- _Exercise directions_
Begin at the first line and end at the line containing "Model this object". Extract exactly those lines.

· · ·

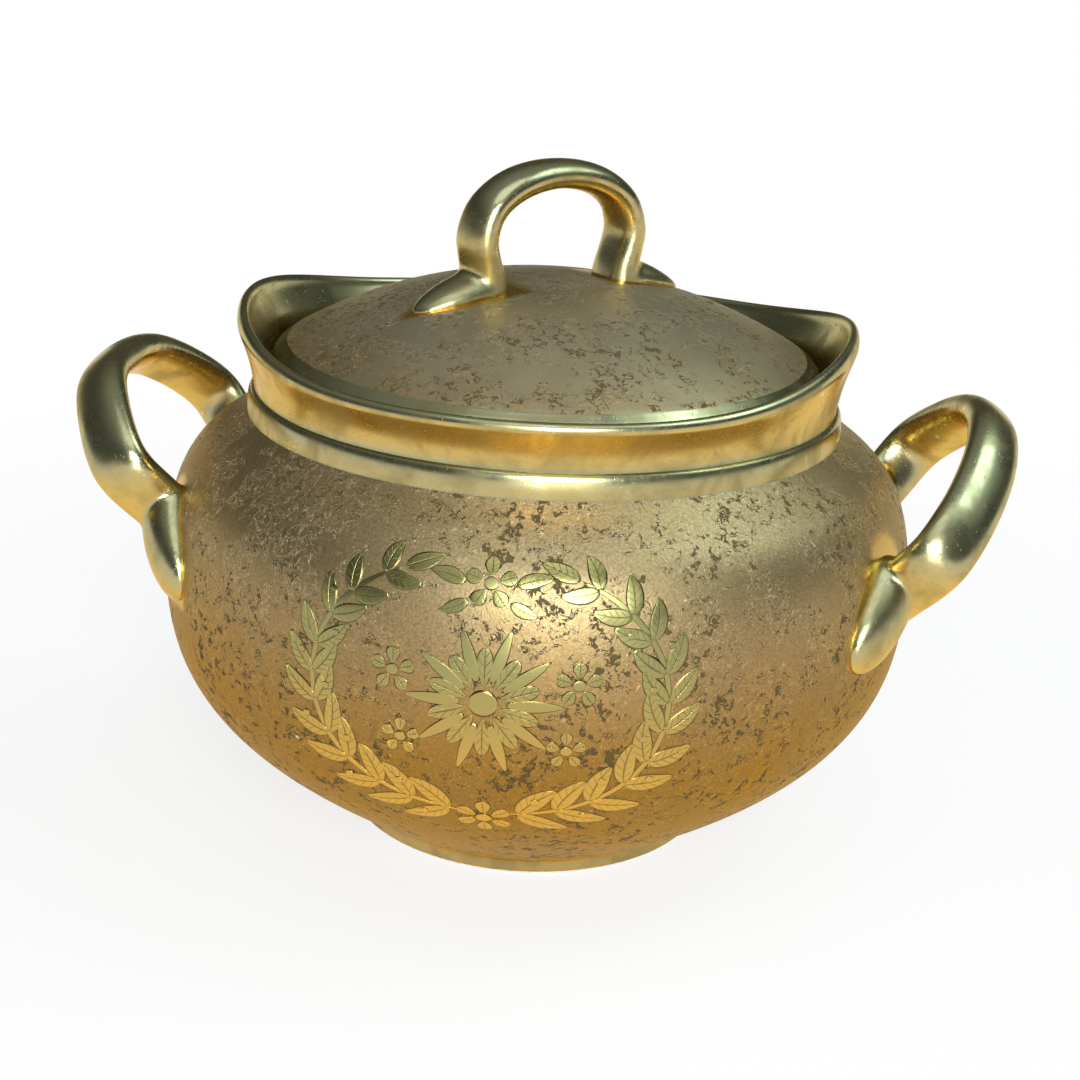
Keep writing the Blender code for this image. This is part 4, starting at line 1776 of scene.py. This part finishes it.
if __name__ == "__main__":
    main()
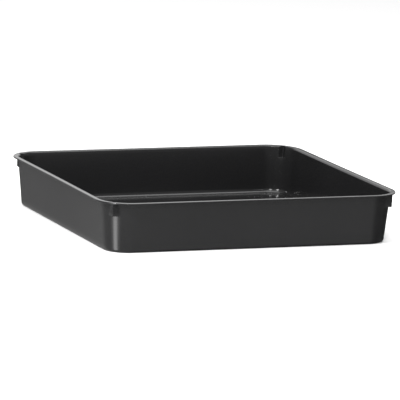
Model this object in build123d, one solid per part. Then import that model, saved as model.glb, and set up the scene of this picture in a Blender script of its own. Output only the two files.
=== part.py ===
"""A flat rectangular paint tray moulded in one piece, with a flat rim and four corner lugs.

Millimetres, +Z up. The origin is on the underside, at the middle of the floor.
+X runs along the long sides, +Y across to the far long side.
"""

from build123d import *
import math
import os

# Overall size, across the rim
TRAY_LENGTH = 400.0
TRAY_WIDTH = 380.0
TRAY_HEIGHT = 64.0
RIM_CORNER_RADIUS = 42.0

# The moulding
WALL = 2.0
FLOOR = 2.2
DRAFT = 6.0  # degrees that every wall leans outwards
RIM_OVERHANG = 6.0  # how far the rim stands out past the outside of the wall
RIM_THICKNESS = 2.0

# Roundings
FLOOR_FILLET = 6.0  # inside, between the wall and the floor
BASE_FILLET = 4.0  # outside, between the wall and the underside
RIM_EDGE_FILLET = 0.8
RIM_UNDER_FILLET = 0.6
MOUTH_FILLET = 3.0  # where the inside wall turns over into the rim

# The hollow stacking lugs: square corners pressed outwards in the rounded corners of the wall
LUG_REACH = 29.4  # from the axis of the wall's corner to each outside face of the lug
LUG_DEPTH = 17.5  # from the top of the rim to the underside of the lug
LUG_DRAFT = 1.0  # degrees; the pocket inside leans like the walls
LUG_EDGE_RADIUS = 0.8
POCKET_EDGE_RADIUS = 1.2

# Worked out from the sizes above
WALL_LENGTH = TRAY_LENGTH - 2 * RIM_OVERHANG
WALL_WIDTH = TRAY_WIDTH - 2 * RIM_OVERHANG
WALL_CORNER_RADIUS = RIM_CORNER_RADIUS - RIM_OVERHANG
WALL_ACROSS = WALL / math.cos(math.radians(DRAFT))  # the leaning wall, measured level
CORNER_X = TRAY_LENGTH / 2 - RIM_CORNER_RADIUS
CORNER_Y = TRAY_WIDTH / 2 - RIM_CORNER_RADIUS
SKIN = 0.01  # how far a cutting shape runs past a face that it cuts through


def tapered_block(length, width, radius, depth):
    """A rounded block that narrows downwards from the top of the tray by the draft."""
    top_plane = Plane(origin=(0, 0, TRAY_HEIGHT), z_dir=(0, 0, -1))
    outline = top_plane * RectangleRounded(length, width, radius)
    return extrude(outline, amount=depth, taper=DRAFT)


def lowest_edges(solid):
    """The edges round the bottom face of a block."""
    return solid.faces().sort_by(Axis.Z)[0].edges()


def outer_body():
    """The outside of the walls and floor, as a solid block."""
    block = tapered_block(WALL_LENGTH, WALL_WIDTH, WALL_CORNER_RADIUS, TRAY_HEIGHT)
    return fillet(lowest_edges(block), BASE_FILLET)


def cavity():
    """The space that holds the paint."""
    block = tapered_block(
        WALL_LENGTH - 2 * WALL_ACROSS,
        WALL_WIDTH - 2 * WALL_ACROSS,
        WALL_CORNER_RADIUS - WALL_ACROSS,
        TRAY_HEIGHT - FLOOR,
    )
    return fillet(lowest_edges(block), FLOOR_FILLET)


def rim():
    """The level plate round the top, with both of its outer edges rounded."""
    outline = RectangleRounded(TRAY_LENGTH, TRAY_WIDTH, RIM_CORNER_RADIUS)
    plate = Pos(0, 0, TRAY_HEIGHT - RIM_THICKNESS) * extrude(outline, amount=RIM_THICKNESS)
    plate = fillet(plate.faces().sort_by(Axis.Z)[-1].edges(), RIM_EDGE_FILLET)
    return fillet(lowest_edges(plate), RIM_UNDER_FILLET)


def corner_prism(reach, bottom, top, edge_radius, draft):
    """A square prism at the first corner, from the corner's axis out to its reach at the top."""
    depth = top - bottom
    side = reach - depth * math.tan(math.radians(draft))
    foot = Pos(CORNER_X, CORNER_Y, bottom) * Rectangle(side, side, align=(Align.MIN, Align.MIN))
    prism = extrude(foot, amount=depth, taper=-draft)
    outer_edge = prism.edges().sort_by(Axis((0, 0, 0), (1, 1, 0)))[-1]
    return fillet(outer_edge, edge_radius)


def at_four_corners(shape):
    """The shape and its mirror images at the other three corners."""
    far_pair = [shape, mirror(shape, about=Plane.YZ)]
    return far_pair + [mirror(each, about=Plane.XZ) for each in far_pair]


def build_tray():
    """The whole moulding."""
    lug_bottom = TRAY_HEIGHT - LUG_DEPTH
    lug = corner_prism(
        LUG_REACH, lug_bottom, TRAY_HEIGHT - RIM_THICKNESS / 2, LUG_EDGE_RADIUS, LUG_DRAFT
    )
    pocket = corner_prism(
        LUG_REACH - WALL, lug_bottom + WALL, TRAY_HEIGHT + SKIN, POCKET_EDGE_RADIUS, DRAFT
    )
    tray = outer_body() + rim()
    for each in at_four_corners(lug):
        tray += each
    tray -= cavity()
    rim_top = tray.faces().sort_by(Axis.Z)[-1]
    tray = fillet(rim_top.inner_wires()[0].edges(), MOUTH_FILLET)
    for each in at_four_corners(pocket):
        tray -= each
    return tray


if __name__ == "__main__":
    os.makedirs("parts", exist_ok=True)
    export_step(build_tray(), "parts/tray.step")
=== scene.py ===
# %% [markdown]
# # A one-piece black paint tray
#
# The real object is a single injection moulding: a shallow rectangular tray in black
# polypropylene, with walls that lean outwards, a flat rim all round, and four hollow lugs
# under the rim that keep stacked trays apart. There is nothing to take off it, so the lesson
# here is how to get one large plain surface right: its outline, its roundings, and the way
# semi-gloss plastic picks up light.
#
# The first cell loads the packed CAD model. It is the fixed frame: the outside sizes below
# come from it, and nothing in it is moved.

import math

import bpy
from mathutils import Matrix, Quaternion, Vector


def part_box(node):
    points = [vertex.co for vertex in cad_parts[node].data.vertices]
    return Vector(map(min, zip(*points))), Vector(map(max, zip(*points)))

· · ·

- _Correct result_
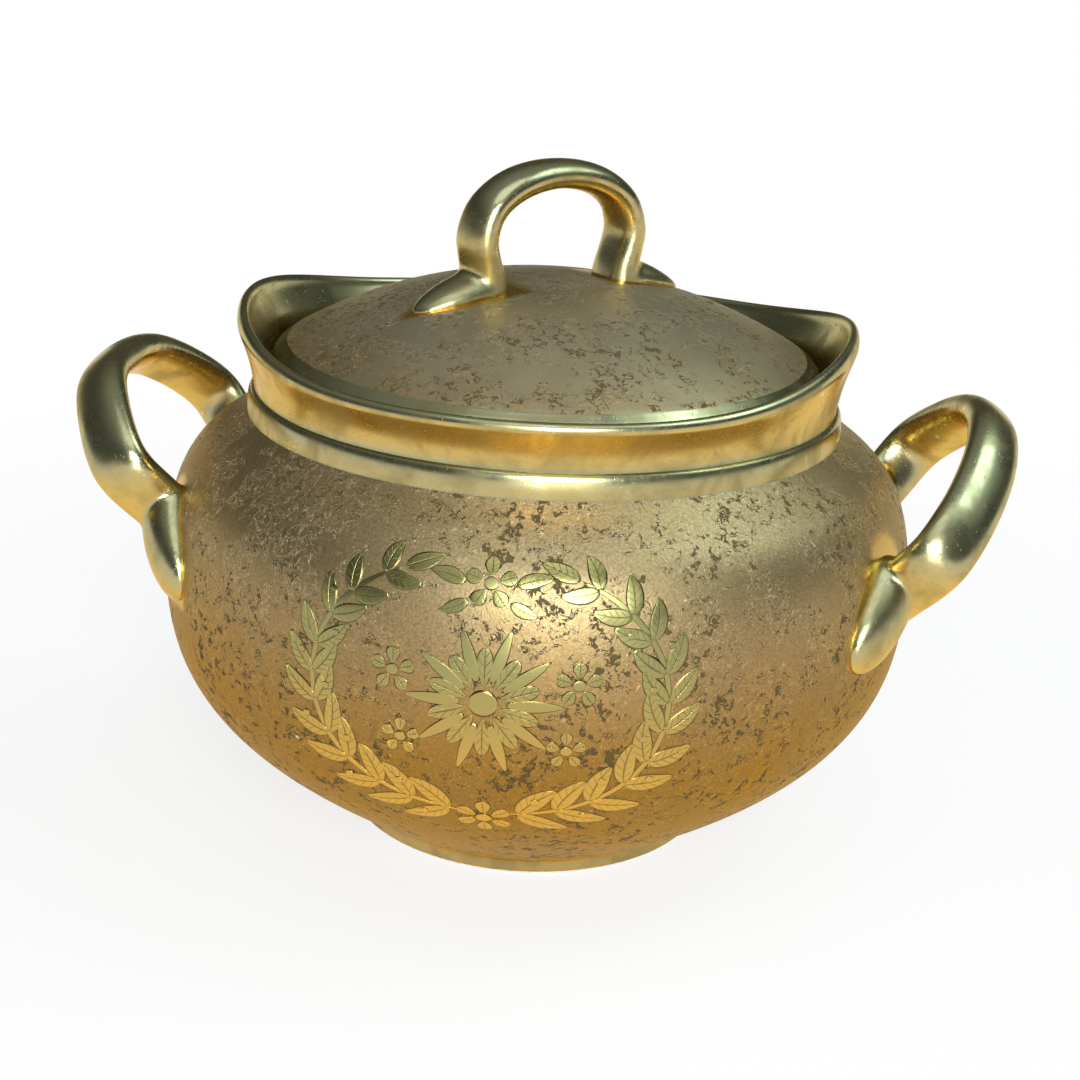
Keep writing the Blender code for this image. This is part 4, starting at line 1776 of scene.py. This part finishes it.
if __name__ == "__main__":
    main()
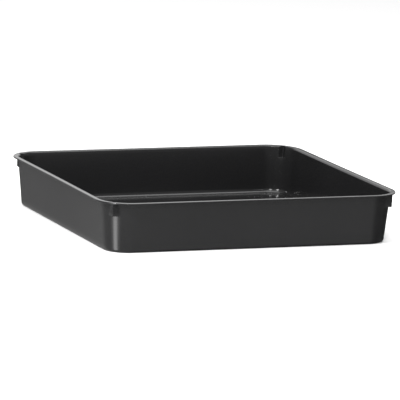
Model this object in build123d, one solid per part. Then import that model, saved as model.glb, and set up the scene of this picture in a Blender script of its own. Output only the two files.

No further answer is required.